Takala works through performance, video and installation, to stress test the conventions and codes that govern our daily interactions. Infiltrating offices, theme parks, shopping malls, and public spaces, she adopts a softly disruptive but camouflaged persona; an intern, Snow White, or a ‘wellness consultant’. Her behaviour prompts reactions that are revealing of those around her. Often humorous, sometimes threatening or perplexing, her actions force those around her to articulate their discomfort, delineating the soft boundaries that have been crossed. Our social norms are quietly revealed to be disciplined by the conventions of capitalist culture, shaping us in the mould of consumer rather than citizen. Exceptionally, Takala’s work takes us beyond the revelation of these complex issues. The idea of resolution, or the invitation to think beyond critique is firmly embedded within the work.

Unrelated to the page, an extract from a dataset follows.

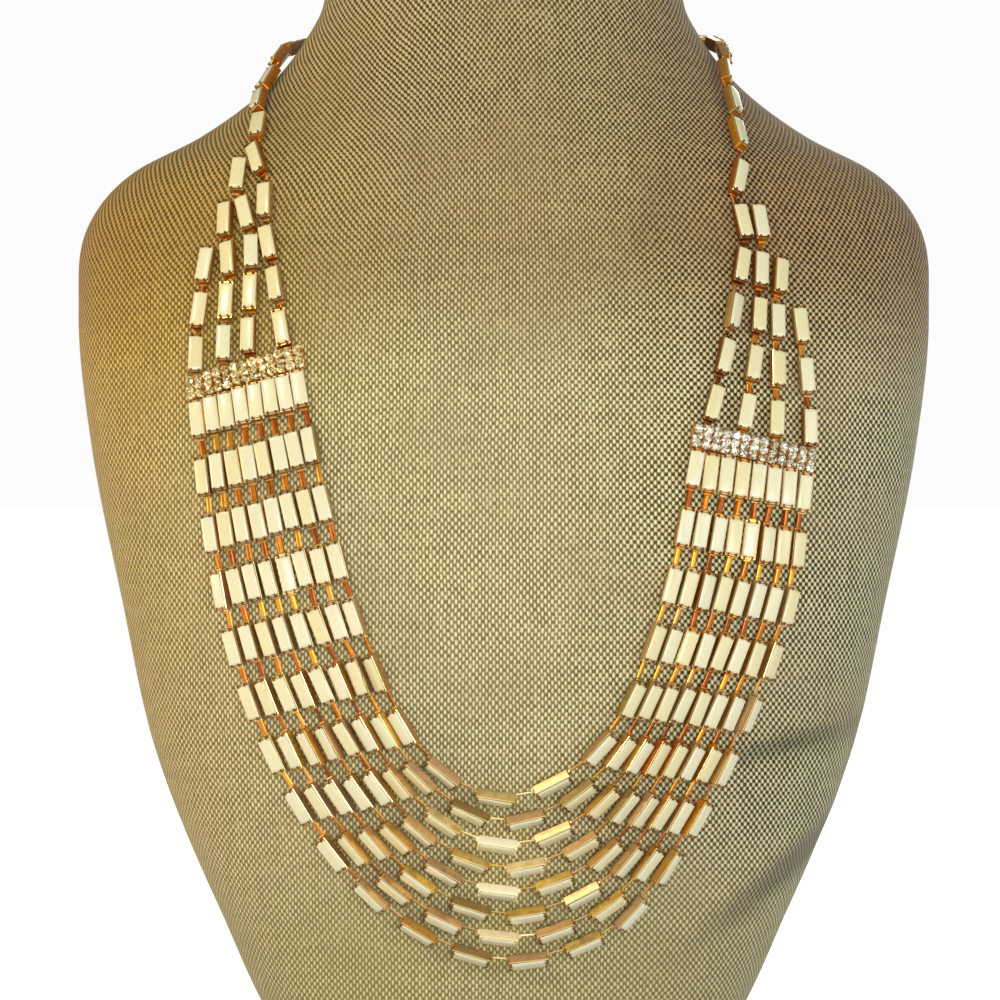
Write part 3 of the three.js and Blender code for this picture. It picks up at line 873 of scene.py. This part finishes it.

In previous works, Takala’s interventions have often brought her into contact with security guards. In Close Watch, Takala reverses this situation, becoming employed as a fully qualified security guard for six months at one of Finland’s largest shopping malls. Working covertly, she observed the conditions and working culture of the private security industry. Various issues she experienced at the mall are worked through in a series of filmed subsequent workshops with her colleagues. Using the format of Forum Theatre, she and the guards enact and discuss problematic behaviours, such as racial bias and excessive uses of force, which often are not addressed in their fast-paced and stressful working environment.

Pilvi Takala at Goldsmiths CCA includes some of Takala’s earliest works, such as Wallflower (2006) and Real Snow White (2009). In Wallflower the artist sits on the side of a dancefloor dressed in a ballgown, waiting to be invited to dance. Elderly couples shuffle past, bemused by the artist’s presence, their Finnish modesty and politeness tested. Cultural lampooning is taken a step further in Real Snow White, where Takala dresses as the Disney character and attempts to enter Euro Disney. Surrounded by children and their parents, Takala benignly poses for photos. Security guards eject her from the park, as her presence is simultaneously too like, and unlike the ‘real’ Snow White. Her portrayal of a fictional character is ‘off-brand’, and Takala’s interpretation destabilises a usually well-designed interaction.

Other works on show include The Trainee (2008) and The Stroker (2018), both works in which Takala gently interrupts the flow of two different types of office space, testing the limits of workers’ tolerance for behaviours that disrupt office culture. In The Trainee, Pilvi worked for a month at the Helsinki office of Deloitte. Sitting staring into space, doing ‘brain work’, or riding the elevator all day as a way of aiding the flow of her thoughts, she unsettles and amuses her co-workers who are used to traditional codes of productivity, resulting in confusion and discussion about acceptable working methods. In The Stroker, Takala navigates Second Home, a trendy coworking shared office space for start-ups. She poses as a wellness worker, part of a pioneering company called Personnel Touch which provides touching services in the workplace. Nicknamed ‘The Stroker’, the film documents her colleagues’ various negotiations of her presence whilst conforming to the conventions of the space; physically dodging, avoiding her gaze by concentrating on their phones, or directly reciprocating her touch.

Pilvi Takala, 19th March – 4th June 2023, Art Opening: Saturday 18th March 2023, goldsmithscca.art

About the artist

Pilvi Takala’s video works are based on performative interventions in which she researches specific communities in order to process social structures and question the normative rules and truths of our behaviour in different contexts. Her works show that it is often possible to learn about the implicit rules of a social situation simply through its disruption. Takala represented Finland at the 59th Venice Biennial 2022. Her work has also been shown at Mediacity Biennale, Seoul (2021), Moscow Museum of Modern Art (2021), Künstlerhaus Bremen (2019), Kiasma Museum of Contemporary Art, Helsinki (2018), CCA Glasgow (2016), Manifesta 11, Zurich (2016), Centre Pompidou, Paris (2015), MoMA PS1, New York (2014), Palais de Tokyo, Paris (2013), New Museum, NYC (2012), Kunsthalle Basel (2011), Witte de With, Rotterdam (2010) and 9th Istanbul Biennial (2005).Takala won the Dutch Prix de Rome in 2011, the Emdash Award in 2013, and the Finnish State Prize for Visual Arts in 2013. The artist divides her time between Berlin and Helsinki.